PoliSci 220 introduces students to some basic questions regarding the proper place of individual civil rights and liberties in a democracy. First, democracy presupposes equality among citizens. What counts as equality, though, socially and politically? Second, generally Americans assume that they possess certain rights that even democratic majorities cannot take away. What are those rights, though, under what circumstances do they apply, and what is lost in the tradeoff? Can the common good be achieved while protecting individual liberty? Finally, how should we strike the balance when civil rights and liberties conflict? Students should gain a deeper understanding of the meaning of their citizenship from this class. They should also further develop their critical thinking skills of reading, writing, thinking, and speaking.

12. Course Outcomes


a. Understand the principles upon which democratic governments are based

As noted above, this course will discuss the core principles of equality and majority rule- their definitions and limits. For example, does equality mean freedom from sexual harassment, and how should that term be defined? Also, if a majority wants to restrict free speech rights to avoid offense to minorities, is this justifiable?
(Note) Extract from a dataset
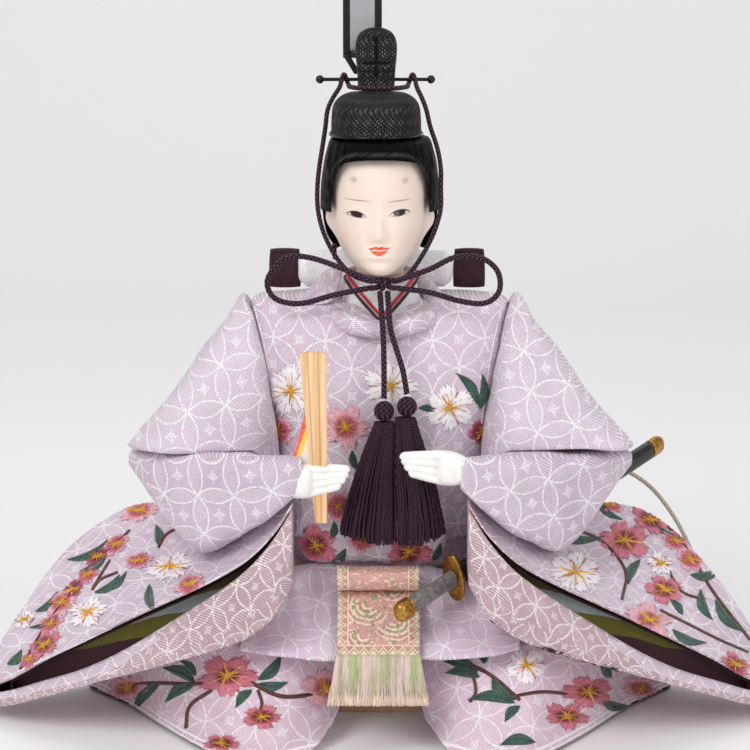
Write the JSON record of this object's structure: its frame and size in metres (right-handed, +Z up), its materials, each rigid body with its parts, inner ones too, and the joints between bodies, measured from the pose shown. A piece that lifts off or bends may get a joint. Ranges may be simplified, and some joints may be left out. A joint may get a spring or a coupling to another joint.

c. Identify, state, and justify value judgements related to democratic institutions

The entire course will essentially meet this criteria- I can’t think of any material that would not achieve this outcome. Students on the essay portions of their exams will be expected to make arguments for a position, and defend those arguments against opposing claims.

e. Understand the implications of taking responsibility for the consequences of their own actions for democratic institutions

Students should question their own behavior and its implications as a part of this course. For example, a discussion of speech codes on campus and the tradeoff between security and privacy regarding the computers and dorm hallways of WSU should lead them to question the meaning of their citizenship and its rights and responsibilities.

f. Understand the relation of equal rights to democratic institutions

See general course outcomes.

g. Understand the need to exercise responsibility for the expression of their ideas

Although students will not be required to assert any particular viewpoint regarding freedom of expression, they will be forced to confront competing perspectives on free speech. For example, we likely will discuss the harms that can result from hate speech and/or sexual harassment, and balance that against the liberties of the speaker, including due process of law.